TBMM’nin sözü geçen işleminden sonra bu köşede 08.02.2024 tarihinde yayımlanan “Hak arama mücadelesi ve Can Atalay kararı” başlıklı yazıda (http://ahmetsaltik.net/2023/12/03/yarginin-cigligi-ve-insan-onuru/) Av. Can Atalay hakkında AYM’nin hak ihlali kararıyla birlikte ve o nedenle kesinleşmiş bir mahkûmiyet hükmünün (anayasa m.84/2) varlığından artık söz edilemeyeceğinden bahisle Yargıtay 3. Ceza Dairesinin yazısının TBMM Genel Kurulunda okunmak suretiyle milletvekilliğinin düşürüldüğünün ilanına ilişkin işlemin anayasa, içtüzük ve hukuka aykırı olduğu gerekçesiyle yok hükmünde olduğunu belirtmiştik. AYM’nin son kararı bu görüşümüzü doğrular niteliktedir.

Milletvekili Av. Can Atalay’ın milletvekilliğinin düşürüldüğünü ilan eden işleminin yok hükmünde olduğunun tespitine ilişkin karar 22.03.2024 tarihinde alınmış ancak gerekçeli karar yaklaşık altı ay sonra, 01.08.2024 tarihli Resmi Gazete’de yayımlanmıştır.
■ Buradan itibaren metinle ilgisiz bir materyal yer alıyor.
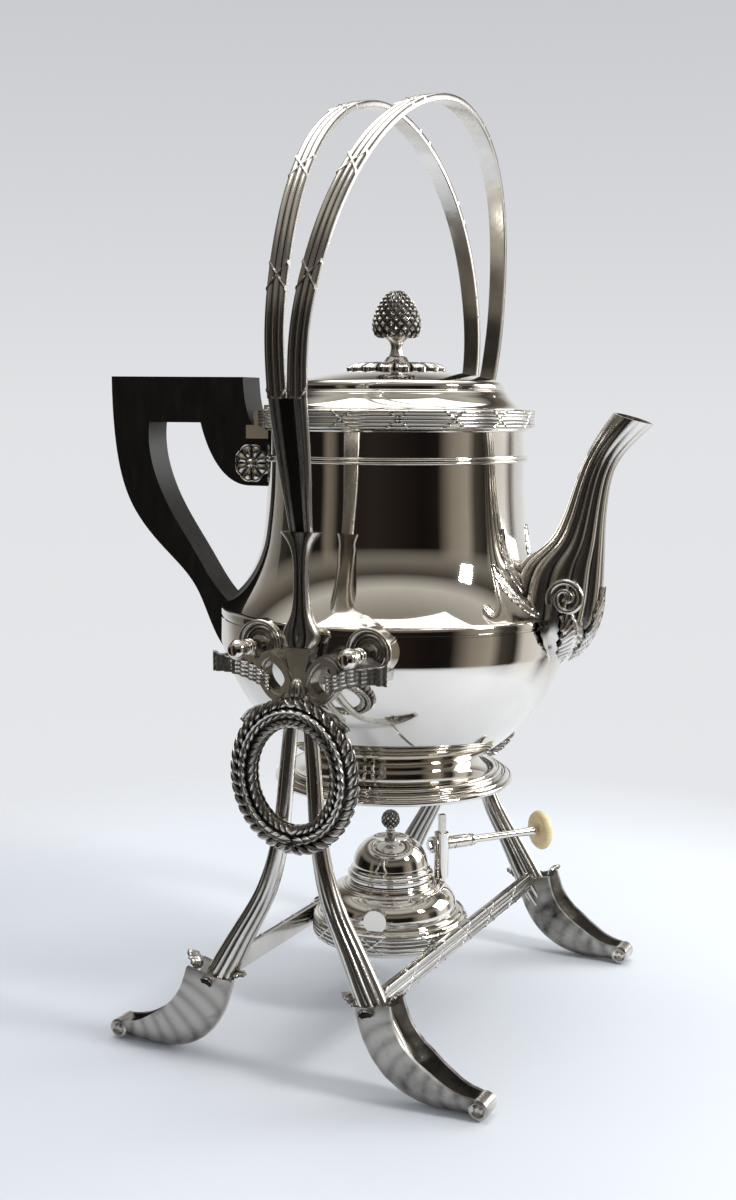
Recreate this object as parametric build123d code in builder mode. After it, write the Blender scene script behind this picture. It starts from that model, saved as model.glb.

Bu gecikme, AYM kararlarının Resmi Gazete’de hemen yayımlanacaklarına ilişkin anayasanın 153/6 hükmüne aykırı olduğu gibi, zaten hukuksuz bir şekilde cezaevinde tutulan başvurucunun daha fazla mağdur edilmesine yol açtığı açıktır. AYM’nin bu geciktirmesini anlamak ve kabul etmek olanaklı değildir.

AYM karar gerekçesinde öncelikle, TBMM Genel Kurulunda okunan İstanbul 13. ACM’nin 27.12.2023 tarihli ek kararının bir mahkûmiyet kararı değil, Anayasa Mahkemesi’ne 27.12.2023 tarihli bireysel başvurunun daire tarafından değerlendirilmesi için dosyanın anılan daireye gönderilmesine ilişkin karar olduğunu belirtmiştir.

HUKUKA UYMAYA ÇAĞRI

AYM haklı ve yerinde olarak, milletvekilliğinin düşürülebilmesi için kesinleşmiş bir mahkûmiyet hükmünün varlığı gerektiğini (anayasa m. 84/2) hatırlattıktan sonra, AYM’nin daha önce verdiği hak ihlali kararları nedeniyle kesinleşmiş bir mahkûmiyet hükmünün varlığından artık söz edilemeyeceği tespitini yapmıştır. AYM devamla, ihlal kararlarının yerine getirilmemiş olmasının bu sonucu değiştirmediğine vurgu yapmıştır. AYM’nin ihlal kararını sadece mahkemeler değil, ihlal sonucunun oluşmasına yol açan veya ihlalin giderilmesi sürecinde etkin konumda bulunan diğer kamu otoriteleri de ihlal kararının gereğini yerine getirmek, ihlali gidermek ve ihlalin sürmesini önlemekle yükümlüdür.

‘YOK HÜKMÜNDE’

Bu bakımdan yasama organının da Anayasa Mahkemesi Genel Kurulunun 25.10.2023 tarihinde tespit ettiği ihlalin giderim sürecinin bir parçası olduğu kuşkusuz olup, söz konusu karar yasama organı yönünden de bağlayıcı niteliktedir. O nedenlerle, TBMM’nin milletvekilliğinin düşürülmesine ilişkin işlemi hukuksal dayanaktan yoksun olup yok hükmündedir. Ortada iptali gereken bir yasama işlemi bulunmamaktadır.

AYM’nin bu son kararı ile milletvekili Av. Can Atalay’ın hukuksuz olarak cezaevinde tutulmasının hak ihlaline (kişi özgürlüğü ve güvenliği hakkı ile seçilme ve siyasi faaliyette bulunma hakkı) yol açtığı bir kez daha vurgulanmıştır. İhlalin, dolayısıyla Atalay’a yaşatılan bu ağır mağduriyetin giderilebilmesi için başta Hâkimler ve Savcılar Kurulu olmak üzere ilgili bütün yasama, yürütme ve yargı otoritelerini, anayasal görev ve sorumluluklarını yerine getirmeye çağırıyoruz.